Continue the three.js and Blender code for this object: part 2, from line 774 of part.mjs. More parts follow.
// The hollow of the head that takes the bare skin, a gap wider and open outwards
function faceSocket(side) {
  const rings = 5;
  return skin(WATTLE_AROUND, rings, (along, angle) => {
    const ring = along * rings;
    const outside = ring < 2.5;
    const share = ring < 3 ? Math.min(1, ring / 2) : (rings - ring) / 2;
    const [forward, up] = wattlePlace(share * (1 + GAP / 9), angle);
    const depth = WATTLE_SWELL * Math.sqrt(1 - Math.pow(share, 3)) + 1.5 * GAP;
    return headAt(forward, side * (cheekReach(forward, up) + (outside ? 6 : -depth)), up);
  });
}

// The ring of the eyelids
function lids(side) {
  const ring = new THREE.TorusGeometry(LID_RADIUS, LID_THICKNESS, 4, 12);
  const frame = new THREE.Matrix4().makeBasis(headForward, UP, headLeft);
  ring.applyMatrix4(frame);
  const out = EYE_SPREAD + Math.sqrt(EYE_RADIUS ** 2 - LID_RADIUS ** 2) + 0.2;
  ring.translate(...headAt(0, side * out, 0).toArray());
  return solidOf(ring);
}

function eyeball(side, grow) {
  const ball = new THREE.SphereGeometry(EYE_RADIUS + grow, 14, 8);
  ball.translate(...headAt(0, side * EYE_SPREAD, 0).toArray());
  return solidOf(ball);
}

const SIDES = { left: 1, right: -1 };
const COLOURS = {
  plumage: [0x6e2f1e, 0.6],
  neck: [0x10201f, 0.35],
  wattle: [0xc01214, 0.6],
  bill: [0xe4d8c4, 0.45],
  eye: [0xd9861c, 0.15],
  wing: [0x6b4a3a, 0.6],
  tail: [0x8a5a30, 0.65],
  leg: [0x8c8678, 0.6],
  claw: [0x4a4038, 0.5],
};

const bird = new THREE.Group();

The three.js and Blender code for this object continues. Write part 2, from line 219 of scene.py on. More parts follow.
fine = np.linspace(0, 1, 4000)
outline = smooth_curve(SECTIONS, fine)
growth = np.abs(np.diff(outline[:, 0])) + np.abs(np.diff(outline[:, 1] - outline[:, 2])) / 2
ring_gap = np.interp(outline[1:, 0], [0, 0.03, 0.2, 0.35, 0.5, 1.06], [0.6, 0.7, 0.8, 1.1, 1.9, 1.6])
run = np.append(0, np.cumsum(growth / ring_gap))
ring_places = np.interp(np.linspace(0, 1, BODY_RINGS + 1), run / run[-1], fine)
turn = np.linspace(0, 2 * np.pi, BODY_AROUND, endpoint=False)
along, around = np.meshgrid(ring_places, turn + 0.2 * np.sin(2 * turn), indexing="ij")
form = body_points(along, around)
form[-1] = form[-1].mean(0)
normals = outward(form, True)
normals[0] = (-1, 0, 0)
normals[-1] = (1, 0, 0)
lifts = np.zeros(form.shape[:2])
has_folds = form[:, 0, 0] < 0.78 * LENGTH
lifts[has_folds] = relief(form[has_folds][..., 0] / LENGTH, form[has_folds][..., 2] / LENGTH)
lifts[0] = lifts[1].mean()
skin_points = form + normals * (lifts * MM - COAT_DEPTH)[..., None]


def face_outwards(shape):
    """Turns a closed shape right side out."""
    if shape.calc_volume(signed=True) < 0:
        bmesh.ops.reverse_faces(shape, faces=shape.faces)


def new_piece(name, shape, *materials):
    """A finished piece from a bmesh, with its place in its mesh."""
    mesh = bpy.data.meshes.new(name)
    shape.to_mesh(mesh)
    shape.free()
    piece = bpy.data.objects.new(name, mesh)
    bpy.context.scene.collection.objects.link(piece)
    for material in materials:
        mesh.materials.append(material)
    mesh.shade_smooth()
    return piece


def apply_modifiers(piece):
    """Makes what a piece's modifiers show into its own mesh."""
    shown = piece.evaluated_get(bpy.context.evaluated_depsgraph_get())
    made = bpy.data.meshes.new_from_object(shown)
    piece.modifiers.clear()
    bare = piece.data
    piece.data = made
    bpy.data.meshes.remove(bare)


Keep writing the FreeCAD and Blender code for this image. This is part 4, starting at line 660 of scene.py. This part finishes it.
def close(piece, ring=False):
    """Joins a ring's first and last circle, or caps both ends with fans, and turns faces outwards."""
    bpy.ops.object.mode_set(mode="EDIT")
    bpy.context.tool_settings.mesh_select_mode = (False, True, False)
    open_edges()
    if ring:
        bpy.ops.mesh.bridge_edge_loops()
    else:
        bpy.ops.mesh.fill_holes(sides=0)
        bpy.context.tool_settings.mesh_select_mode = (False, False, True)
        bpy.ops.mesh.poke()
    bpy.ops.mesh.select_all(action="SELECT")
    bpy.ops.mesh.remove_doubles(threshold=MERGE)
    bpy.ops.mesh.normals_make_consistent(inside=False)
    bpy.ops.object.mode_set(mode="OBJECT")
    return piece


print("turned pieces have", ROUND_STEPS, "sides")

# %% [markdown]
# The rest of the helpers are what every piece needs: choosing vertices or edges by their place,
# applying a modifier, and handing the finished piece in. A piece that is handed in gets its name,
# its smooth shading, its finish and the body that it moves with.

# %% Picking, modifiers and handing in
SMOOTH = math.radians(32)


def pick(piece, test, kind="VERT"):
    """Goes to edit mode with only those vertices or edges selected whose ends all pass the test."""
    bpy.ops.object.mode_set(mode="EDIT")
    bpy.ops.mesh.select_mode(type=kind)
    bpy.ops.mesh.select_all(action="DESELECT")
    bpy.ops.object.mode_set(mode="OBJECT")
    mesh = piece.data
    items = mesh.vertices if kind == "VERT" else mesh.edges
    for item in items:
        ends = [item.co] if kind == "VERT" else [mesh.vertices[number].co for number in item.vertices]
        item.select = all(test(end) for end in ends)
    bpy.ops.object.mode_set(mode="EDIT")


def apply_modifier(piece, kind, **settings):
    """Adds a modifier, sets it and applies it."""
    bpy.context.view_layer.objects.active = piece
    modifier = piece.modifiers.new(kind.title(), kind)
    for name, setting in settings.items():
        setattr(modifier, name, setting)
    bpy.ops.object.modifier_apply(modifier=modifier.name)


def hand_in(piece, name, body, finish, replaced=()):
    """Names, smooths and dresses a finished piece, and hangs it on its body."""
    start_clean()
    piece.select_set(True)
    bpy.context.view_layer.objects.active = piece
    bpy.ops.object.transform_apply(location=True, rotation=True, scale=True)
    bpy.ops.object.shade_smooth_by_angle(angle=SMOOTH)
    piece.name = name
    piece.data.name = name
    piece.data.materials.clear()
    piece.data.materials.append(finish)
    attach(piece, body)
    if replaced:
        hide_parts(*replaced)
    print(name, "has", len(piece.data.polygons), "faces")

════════

◆ Objective: Only the number is needed here: how many lines of the records contain "code"?

◆ Expected output: 3